Gender-focused products, and more broadly gender finance, are also emerging as a solution to foster economic growth in Africa while contributing to women’s empowerment through education, job opportunities and access to finance, for instance. One of LuxSE’s most recent initiatives, a Memorandum of Understanding signed with UN Women to advance gender finance, is bringing our exchange closer to African corporates. The overarching goal of the partnership is to mobilise capital flows to contribute to the fifth United Nations Sustainable Development Goal (SDG), “Achieve Gender Equality and Empower all Women and Girls” by helping the market identify products whose proceeds and/or targets are unambiguously directed to such goals. One of our commitments is to highlight best practices of structuring and disclosures for debt products that aim to reduce the gender gap. To that extent, all gender-focused bonds issued under GSSS bond frameworks with additional gender components are now flagged on LGX, which has enabled us to identify several African issuers as leaders in gender finance.
Today, most bond issuances by issuers based in Africa which are listed in Luxembourg come from multilateral development banks like the African Development Bank and West African Development Bank.
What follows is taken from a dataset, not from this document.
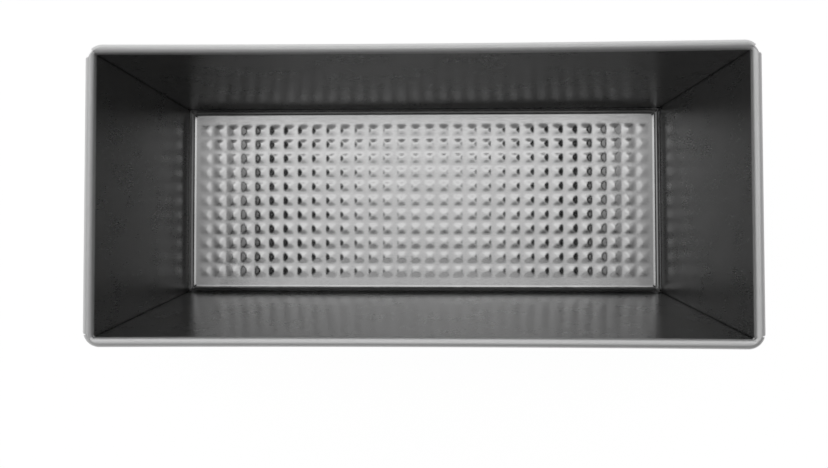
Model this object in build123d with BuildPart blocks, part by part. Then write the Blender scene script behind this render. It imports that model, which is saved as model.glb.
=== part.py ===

It is nevertheless promising to see some African frontier economies such as South Africa, Nigeria, Kenya, Egypt and Morocco lead the way on sustainable finance progress, and work to further strengthen and adapt their capital market infrastructure to bring a more diverse base of issuers beyond the African regions to European markets.
This blog post is based on a conversation between LuxSE Head of Sustainable Finance Laetitia Hamon and Senior Business Development Manager and Sustainable Finance Expert Chiara Caprioli at COP27 on 9 November 2022.